On CASIA-B, the proposed model achieves the best overall accuracy (89.4%), notably outperforming prior skeleton and silhouette methods under clothing variation. On a self-collected outdoor dataset, the framework exhibits a 4.1% absolute gain over SkeletonGait++ [fan2024skeletongait] in overall accuracy, demonstrating effective generalization from controlled to unconstrained environments—a challenge previously marked by 15%+ performance drops in comparable methods.

Model Efficiency

Parameter count is minimized (3.72M) compared to other recognized approaches (e.g., BigGait's 30.82M [ye2024biggait]), with no compromise in recognition accuracy. Real-time deployment is feasible with single-frame inference latency of 0.18s.

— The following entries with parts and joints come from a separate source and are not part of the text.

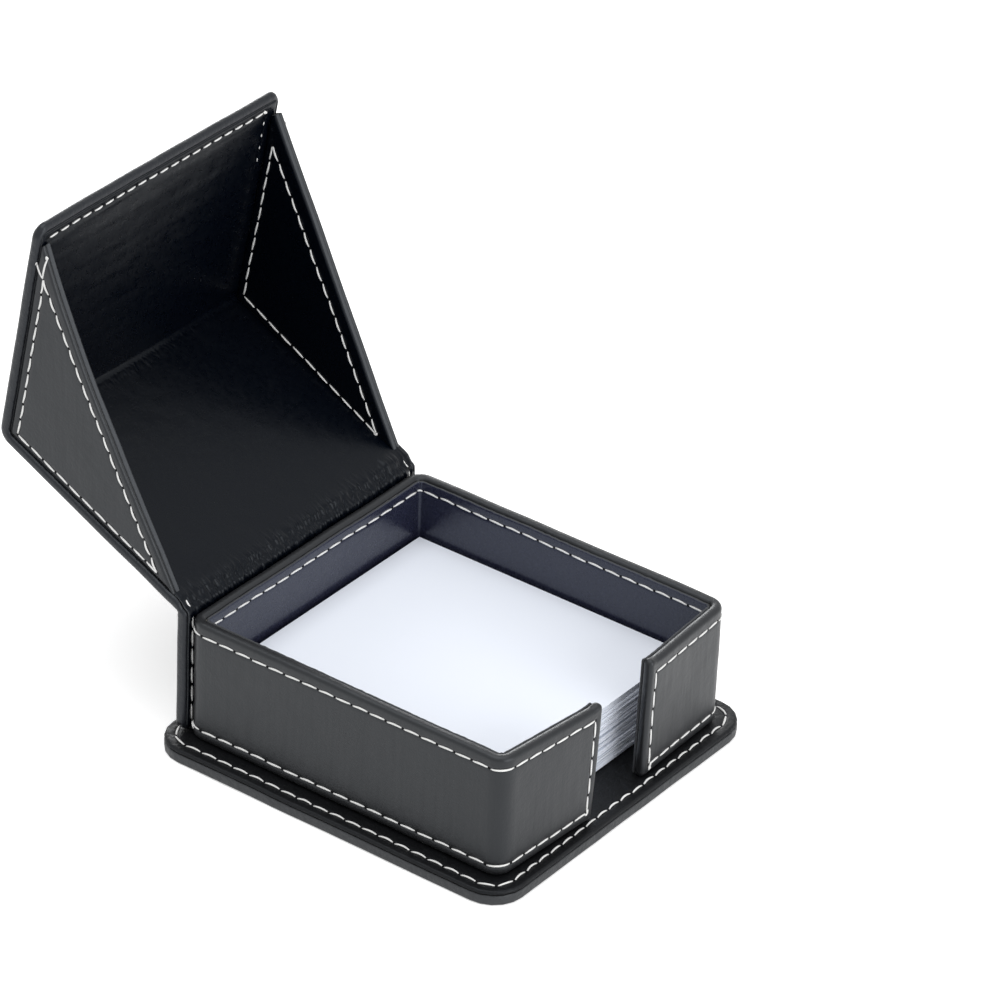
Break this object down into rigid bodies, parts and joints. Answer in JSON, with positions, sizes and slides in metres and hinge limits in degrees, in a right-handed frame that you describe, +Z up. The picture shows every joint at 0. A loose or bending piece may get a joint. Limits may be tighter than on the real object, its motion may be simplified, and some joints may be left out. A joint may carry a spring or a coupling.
{
  "type": "leather note holder",
  "caption": "House-shaped desk box of stitched leather that holds a stack of square note sheets under a gabled lid on a leather hinge.",
  "frame": {"origin": "centre of the underside of the base, where the holder stands on a desk", "axes": "+Z up, -Y to the front where the finger cutout is, +X to the right seen from the front; the lid rests open towards +Y"},
  "size_m": [0.1136, 0.1755, 0.1405],
  "materials": {
    "black_leather": "smooth semi-gloss with a fine grain",
    "navy_lining": "thin, smooth and glossy",
    "grey_board": "matte",
    "white_paper": "matte",
    "white_thread": "twisted thread with a soft sheen"
  },
  "bodies": {
    "box": {"base_outer_cover": "black_leather", "base_board": "grey_board", "base_top_sheet": "navy_lining", "tray_outer_cover": "black_leather", "tray_lining": "navy_lining", "tray_left_board": "grey_board", "tray_right_board": "grey_board", "tray_rear_board": "grey_board", "tray_front_left_board": "grey_board", "tray_front_right_board": "grey_board", "back_panel_cover": "black_leather", "back_panel_board": "grey_board", "back_panel_lining": "navy_lining", "note_sheets": "white_paper", "hinge_strip": "black_leather"},
    "lid": {"roof_outer_cover": "black_leather", "roof_lining": "navy_lining", "roof_rear_board": "grey_board", "roof_front_board": "grey_board", "left_gable_cover": "black_leather", "left_gable_board": "grey_board", "left_gable_lining": "navy_lining", "right_gable_cover": "black_leather", "right_gable_board": "grey_board", "right_gable_lining": "navy_lining"}
  },
  "joints": [
    {"name": "lid_hinge", "type": "hinge", "parent": "box", "child": "lid", "pos_m": [0, 0.0537, 0.0416], "axis": [1, 0, 0], "range_deg": [0, 114.5], "deforming": ["hinge_strip"]}
  ]
}
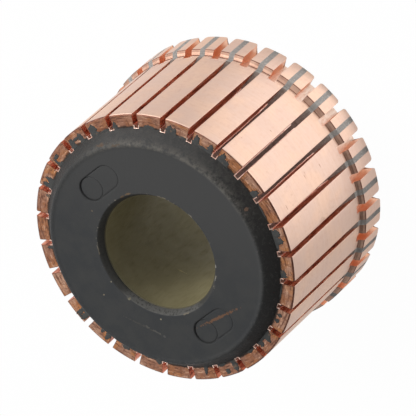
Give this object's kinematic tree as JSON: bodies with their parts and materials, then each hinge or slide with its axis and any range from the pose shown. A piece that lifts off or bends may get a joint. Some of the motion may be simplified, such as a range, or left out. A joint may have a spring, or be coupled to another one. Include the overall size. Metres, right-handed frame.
{
  "type": "commutator",
  "caption": "Round motor commutator: separate copper bars with slotted risers, anchored in a dark moulded hub with a sleeve-lined shaft bore.",
  "frame": {"origin": "centre of the riser end face, on the shaft axis", "axes": "+Z along the shaft axis from the riser end towards the brush end; +X through the middle of a slot between two bars"},
  "size_m": [0.0414, 0.0414, 0.0256],
  "materials": {
    "bar_copper": "fine-turned satin copper, oxidised at the ends",
    "hub_moulding": "dark filled moulding compound, grey where it is sawn and turned",
    "sleeve_laminate": "olive, smooth"
  },
  "bodies": {
    "root": {"segment_01": "bar_copper", "segment_02": "bar_copper", "segment_03": "bar_copper", "segment_04": "bar_copper", "segment_05": "bar_copper", "segment_06": "bar_copper", "segment_07": "bar_copper", "segment_08": "bar_copper", "segment_09": "bar_copper", "segment_10": "bar_copper", "segment_11": "bar_copper", "segment_12": "bar_copper", "segment_13": "bar_copper", "segment_14": "bar_copper", "segment_15": "bar_copper", "segment_16": "bar_copper", "segment_17": "bar_copper", "segment_18": "bar_copper", "segment_19": "bar_copper", "segment_20": "bar_copper", "segment_21": "bar_copper", "segment_22": "bar_copper", "segment_23": "bar_copper", "segment_24": "bar_copper", "segment_25": "bar_copper", "segment_26": "bar_copper", "segment_27": "bar_copper", "segment_28": "bar_copper", "moulded_hub": "hub_moulding", "bore_sleeve": "sleeve_laminate"}
  },
  "joints": []
}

Implications and Future Directions

This research demonstrates that skeletal-based recognition augmented by multi-feature fusion and attention mechanisms closes the performance gap between indoor and outdoor settings, establishing practical viability for surveillance and forensic applications. The fusion of stable anthropometry and robust temporal dynamics greatly enhances resilience to covariate interference, particularly under clothing and occlusion.

Future directions include:

Extension to multi-modal fusion architectures integrating RGB, depth, and infrared streams.
Domain adaptation strategies for broader generalization to unseen environments and demographics.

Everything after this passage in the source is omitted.